Allied – Un’ombra nascosta, la recensione
Nel 1942 – in pieno secondo conflitto mondiale – la spia canadese Max Vatan (Brad Pitt) incontra a Casablanca la collega francese Marianne Beausejour (Marion Cotillard) per compiere una pericolosa missione: uccidere un ambasciatore tedesco. I due, che per copertura devono fingersi marito e moglie, si ritroveranno di lì a poco uniti da un reale sentimento d’amore, al punto da diventare davvero una famiglia.
Uno scomodo e gravissimo sospetto, le cui conseguenze sarebbero tragicamente irreversibili, turberà tuttavia l’armonia del loro rapporto…

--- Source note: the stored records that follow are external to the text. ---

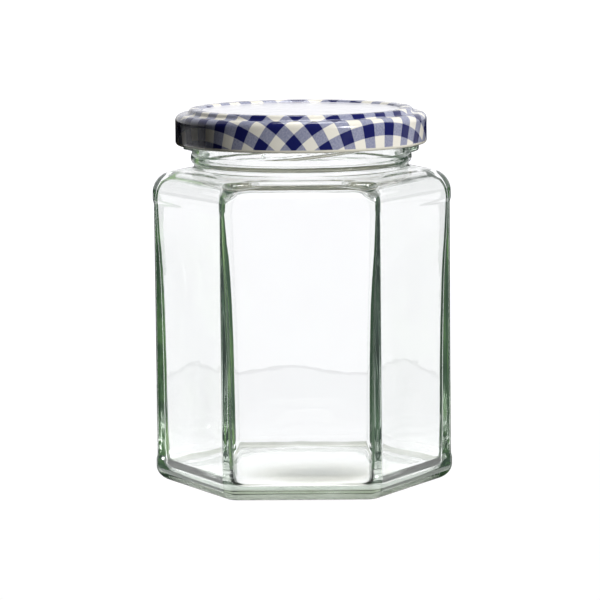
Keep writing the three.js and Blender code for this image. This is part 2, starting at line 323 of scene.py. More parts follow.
def thread_height(z):
    """How far the four thread ridges stand out of the wall at this height, all the way round."""
    total = np.zeros(TURNS.shape)
    for index in range(THREADS):
        along = (TURNS - THREAD_START - index * 2 * math.pi / THREADS) % (2 * math.pi)
        off = np.abs(z - THREAD_LOW - THREAD_RISE * along)
        fade = smooth((np.minimum(along, THREAD_SPAN - along) + math.radians(2)) / THREAD_TAPER)
        slope = (THREAD_ROOT_HALF - off) / (THREAD_ROOT_HALF - THREAD_CREST_HALF)
        total = np.maximum(total, smooth(slope) * fade)
    return (THREAD_RADIUS - THREAD_WALL) * total


def finish_rings():
    rings = []
    for t in arc(0, 80, 8):
        rings.append(round_ring(NECK + (SHOULDER_FOOT - NECK) * (1 - math.sin(t)),
                                SHOULDER_FOOT_AT + (NECK_AT - SHOULDER_FOOT_AT) * (1 - math.cos(t))))
    for t in arc(-75, 75, 18):
        low = NECK if t < 0 else THREAD_WALL
        bulge = max(0.0, (math.cos(t) - BEAD_CUT) / (1 - BEAD_CUT))
        rings.append(round_ring(low + (BEAD - low) * bulge, BEAD_MID + BEAD_HALF * math.sin(t)))
    bead_top = BEAD_MID + BEAD_HALF
    for z in np.linspace(bead_top, RIM_TOP - RIM_ROUND, 44):
        rings.append(outline_ring(THREAD_WALL + thread_height(z), z))
    for t in arc(0, 90, 8)[1:]:
        rings.append(round_ring(THREAD_WALL - RIM_ROUND * (1 - math.cos(t)),
                                RIM_TOP - RIM_ROUND * (1 - math.sin(t))))
    for t in arc(90, 0, 8):
        rings.append(round_ring(MOUTH + RIM_ROUND * (1 - math.cos(t)),
                                RIM_TOP - RIM_ROUND * (1 - math.sin(t))))
    return rings


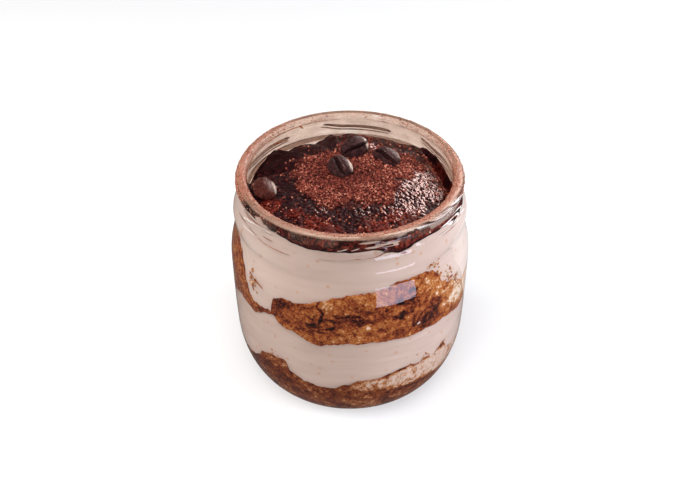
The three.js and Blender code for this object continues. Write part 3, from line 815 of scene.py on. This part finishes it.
# The side is pressed on the glass and dull. The top is moist, and where its last number is high
# it is wet and mirrors the light.
points, faces = marked_skin(chocolate_rings, cocoa_mark, dust_mark, grain_mark, wet_mark)
dome = mesh_piece("chocolate_dome", points, faces, chocolate_finish("moist_chocolate", 0.5, 0.08),
                  ["cocoa", "dust", "grain"])
dome.data.materials.append(chocolate_finish("chocolate_on_glass", 0.75, 0.05))
dome.data.materials.append(chocolate_finish("wet_chocolate", 0.24, 0.62))
on_glass = (faces < (len(chocolate_side) - 2) * FOOD_COLUMNS).all(axis=1)
is_wet = points[faces[:, 0], -1] > 0.5
dome.data.polygons.foreach_set("material_index", np.where(on_glass, 1, 2 * is_wet).astype(np.int32))
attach(dome, "root")
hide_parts("chocolate_top")


# ---- Coffee beans ----
# Four roasted coffee beans. Three lie with the creased side up, and an oilier one lies by the glass
# with its round back up. They are sunk a little way into the chocolate.

BEAN_LENGTH = 10.4
BEAN_WIDTH = 8
BEAN_BACK = 3            # from the widest level down to the round back
BEAN_CROWN = 1.9         # from the widest level up over the creased side
CREASE_HALF_WIDTH = 0.13  # as a share of the half width
CREASE_DEPTH = 0.95      # as a share of the crown
CREASE_BEND = 0.13
LIP_HEIGHT = 0.12        # of the swell on either side of the crease, as a share of the crown
LIP_PLACE = 0.24         # how far off the crease it lies, as a share of the half width
# A painted highlight pales its skin on the side that faces the light, but not low down or at the back,
# where this edge lies.
LIT_SIDE = np.array([0.94, 0.22, 0.26])
HIGHLIGHT_EDGE = np.array([0, -0.175, 0.178])
BEAN_STATIONS = 90
# Each bean's place on the plan, its lift off the smooth dome, its three angles in degrees, and how
# much of its reach towards the lit side lies behind its painted highlight.
BEANS = {
    "coffee_bean_1": {"x": 1.6, "y": 12.9, "lift": 1.9, "heading": 34, "lean": 47, "pitch": -12,
                      "highlight_from": 0.74},
    "coffee_bean_2": {"x": -3.5, "y": 1.5, "lift": 1.1, "heading": -62, "lean": 24, "pitch": 8,
                      "highlight_from": 0.74},
    "coffee_bean_3": {"x": 12.5, "y": 9.6, "lift": 0.2, "heading": -42, "lean": 30, "pitch": 4,
                      "highlight_from": 0.88},
    "coffee_bean_4": {"x": -28.4, "y": -9.4, "lift": 1.1, "heading": 98, "lean": 190, "pitch": 0,
                      "highlight_from": 0.72},
}


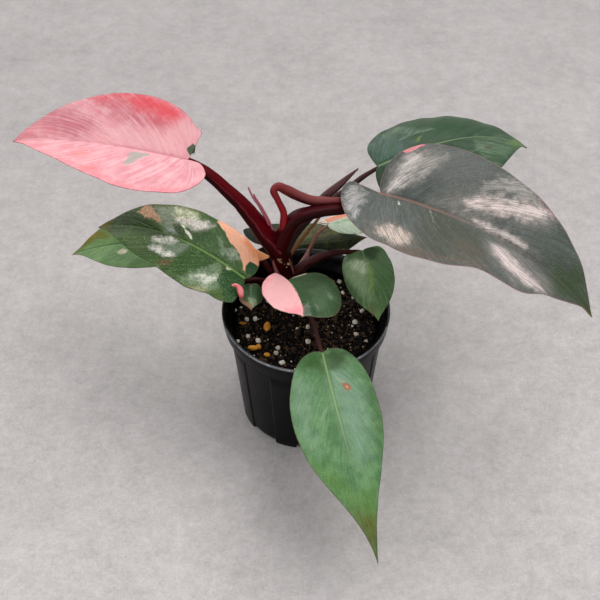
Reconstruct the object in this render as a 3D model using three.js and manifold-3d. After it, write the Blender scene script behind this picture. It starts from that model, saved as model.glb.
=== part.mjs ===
// A young pink princess philodendron in its nursery pot.
// Millimetres, +Z up. The origin is the centre of the pot's base on the surface it stands on,
// and the plant's widest spread lies along X.
import * as THREE from "three";
import { mergeVertices } from "three/addons/utils/BufferGeometryUtils.js";
import Module from "manifold-3d";

const wasm = await Module();
wasm.setup();

// ---------------------------------------------------------------- driving dimensions

const GAP = 0.3; // between pieces that touch

// pot
const POT_HEIGHT = 110.6;
const RIM_RADIUS = 65;
const RIM_DEPTH = 12.6;
const RIM_TAPER = 1.5; // how much narrower the band is at its lower edge
const LIP_WIDTH = 2.6;
const BODY_TOP_RADIUS = 58.8;
const BODY_FOOT_RADIUS = 51.2;
const WALL = 1.8;
const RIB_COUNT = 8;
const RIB_HEIGHT = 0.9; // how far a rib stands out of the panels beside it
const RIB_HALF_ANGLE = 9; // degrees
const RIB_EDGE_ANGLE = 1.4;
const FIRST_RIB_ANGLE = -108;
const FOOT_HEIGHT = 2.6;
const FLOOR_THICKNESS = 2;
const HUB_RADIUS = 13;
const DRAIN_RADIUS = 4;
const DRAIN_CIRCLE = 36;

// potting mix
const SOIL_HEIGHT = 93;
const SOIL_RELIEF = 1.4;
const SOIL_RINGS = 7;
const SOIL_SPOKES = 40;

// leaves
const BLADE = 0.9; // thickness
const KEEL_WIDTH = 2.4; // half width of the midrib ridge under a blade
const VEIN_START = 1.7; // outline stretch from which the side veins leave the midrib

// ---------------------------------------------------------------- geometry helpers

const radians = THREE.MathUtils.degToRad;

function indexed(vertices, triangles) {
  const geometry = new THREE.BufferGeometry();
  geometry.setAttribute("position", new THREE.Float32BufferAttribute(vertices.flat(), 3));
  geometry.setIndex(triangles.flat());
  return geometry;
}

function solidOf(geometry) {
  const bare = geometry.clone();
  bare.deleteAttribute("normal");
  bare.deleteAttribute("uv");
  const merged = mergeVertices(bare, 1e-4);
  return new wasm.Manifold(
    new wasm.Mesh({
      numProp: 3,
      vertProperties: merged.attributes.position.array,
      triVerts: new Uint32Array(merged.index.array),
    }),
  );
}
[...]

Il regista Robert Zemeckis – che ha firmato cult quali la saga di Ritorno al Futuro, l’irresistibile commedia La morte ti fa bella e il toccante Forrest Gump – alla soglia dei 65 anni comincia a perder colpi.
Allied – Un’ombra nascosta, infatti, non entrerà certamente nell’Olimpo delle pellicole da ricordare nella ricca filmografia del cineasta americano.
Si tratta di un film molto curato dal punto di vista tecnico: i costumi, la fotografia e la colonna sonora sono un piacere per i sensi e le scene d’azione sono ben orchestrate e coinvolgenti. A questi pregi, però, corrispondono una serie di punti deboli.
La prima parte ambientata in Marocco, un vero e proprio thriller spionistico, funziona piuttosto bene grazie a una discreta dose di suspance e all’alchimia tra i due ottimi protagonisti. È un peccato che la seconda macrosequenza londinese, al contrario, degeneri in un lento e prevedibile piattume, a metà tra il dramma sentimentale e l’investigazione. Il drastico cambio di stile non è certo sostenuto dalla narrazione classica, lineare e, purtroppo, anonima. E questa, visto l’importante personalità che ha diretto il film, è una pecca piuttosto seria.
Cosa salvare, dunque? Le dinamiche che portano i due protagonisti a innamorarsi, giocate su dialoghi ben scritti e un ritmo sostenuto; le già citate scene dell’attentato all’ambasciatore. Ma, nel complesso, lo spettatore non potrà non rendersi conto della perdita di grinta e di originalità della sceneggiatura mano a mano che ci si avvicina all’inevitabile e zuccheroso epilogo.
Restano una serie di domande: cosa esattamente voleva comunicare Zemeckis attraverso un film di questo tipo? Rispolverare e aggiornare il cinema classico? Dimostrare che l’amore non si può fingere, neanche se mistificare è il tuo mestiere?
Perché il regista di Chi ha incastrato Roger Rabbit? ha creduto che ci fosse davvero il bisogno di raccontare una storia, di fatto, vista e stravista?
Anche i più grandi, non si può negare, compiono dei passi falsi. Zemeckis stavolta ha perso la sfida; noi premiamo l’audacia e lo rimandiamo alla prossima impresa cinematografica.